The cost of being the brightest thing in the room is real. The stares, the resistance, the subtle social penalties, the whispered conversations after you leave, all of it is the price of visibility. Yet every prophet who ever spoke truth to power paid the same price. Every believer who ever refused to blend into a system that operates against the grain of God’s character knows this weight. And the God whose nature has always been light, whose Son endured the full force of the world’s rejection and emerged radiant on the other side, has placed you in these rooms on purpose, because the rooms need the light more than they need the comfort of the dark.

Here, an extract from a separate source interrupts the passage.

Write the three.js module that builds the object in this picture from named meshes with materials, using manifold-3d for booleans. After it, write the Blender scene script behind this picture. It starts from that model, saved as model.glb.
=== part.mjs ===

Shine anyway. The cost is real, and the light is worth it.
Declaration
I carry the light into rooms that resist it, and I shine without apology. The world’s resistance is structural, and I understand its source: I am a foreign element in a system that prefers the comfortable dimness of sameness. I accept the cost of visibility because the One who chose me out of the world endured that cost before I arrived, and His light has never been extinguished. I speak when the room falls silent. I stand when the consensus bends away from truth. I carry my convictions openly because I am light, and light belongs on the stand where it can be seen. The hostility I encounter is borrowed; it was aimed at Him first, and He overcame it. I walk in His victory. I shine in His strength. And the rooms that resist my presence are the very rooms that need my light the most. I am chosen. I am positioned. I am unashamed. And the cost of shining is a price I pay gladly, because the light I carry is worth every moment of the weight.